A las diferencias apuntadas entre industria y agricultura y entre rentas del capital y del trabajo, hay que sumar las disparidades salariales. Mientras un albañil ganaba en Nueva York entre 15 y 17 dólares diarios y un obrero cualificado no menos de 10, en el Sur el salario de un obrero del sector algodonero no sobrepasaba los 2 dólares. Las mujeres, cuya contratación en las fábricas aumentó a causa de la guerra, cobraban salarios más bajos que los hombres y la población inmigrante y los negros también sufrían este tipo de discriminación. En 1929, el 60% de los trabajadores americanos ganaba menos de 2000 dólares al año, cantidad considerada mínimo vital. Estos desequilibraos sociales fueron acentuados por la acción política. Durante la presidencia de Harding, un sector de altos funcionarios (el «gang de Ohio», Estado natal del presidente) se apropió de cuantiosos recursos estatales, provocando un auténtico escándalo, especialmente en el sector petrolero. En el tiempo de Coolidge, la política fiscal favoreció claramente a las rentas altas, a las que se concedió abundantes privilegios (disminución de la fiscalidad sobre la actividad empresarial, reducción de un 50% en los impuestos sobre propiedades raíces, abolición de la contribución sobre donaciones…) y con Hoover se concedieron subvenciones a empresas privadas, al tiempo que se ignoró la legislación anti-trusts.
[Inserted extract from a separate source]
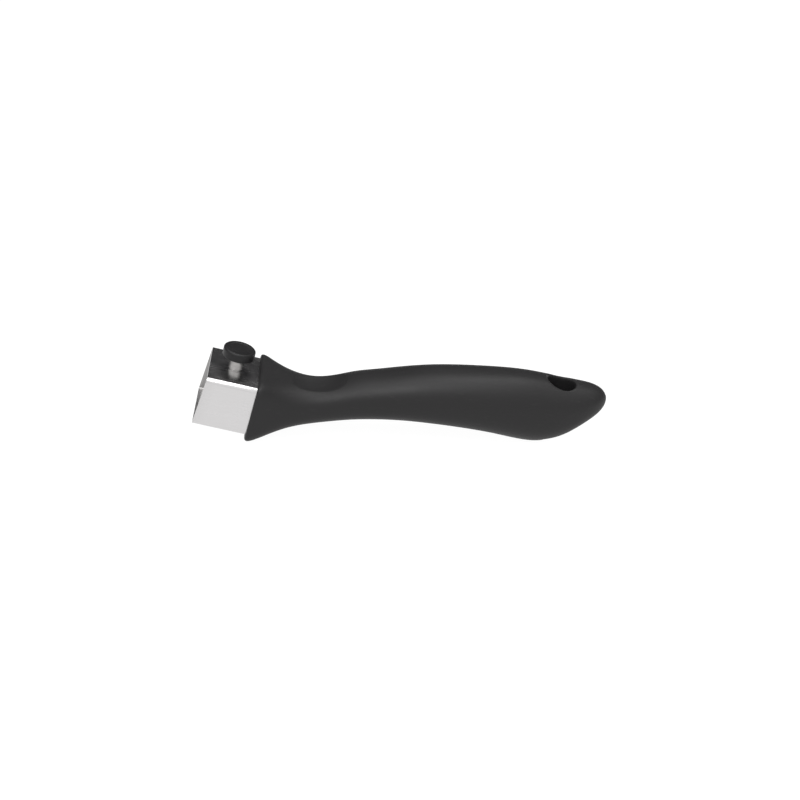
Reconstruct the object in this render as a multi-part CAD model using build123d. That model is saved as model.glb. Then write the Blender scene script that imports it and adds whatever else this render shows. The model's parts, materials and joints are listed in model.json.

Por otra parte, la sociedad norteamericana se apercibió con enorme preocupación de un doble cambio: la prosperidad se notaba mucho más en las grandes ciudades que en los núcleos rurales y en las ciudades pequeñas y medianas y, además, los nuevos barrios surgidos en las principales aglomeraciones urbanas, poblados por europeos y mejicanos católicos, por judíos y por una variopinta población obrera inmigrante estaban convirtiendo en irreconocible a la América blanca, anglosajona y protestante (es decir, el núcleo «WASP»).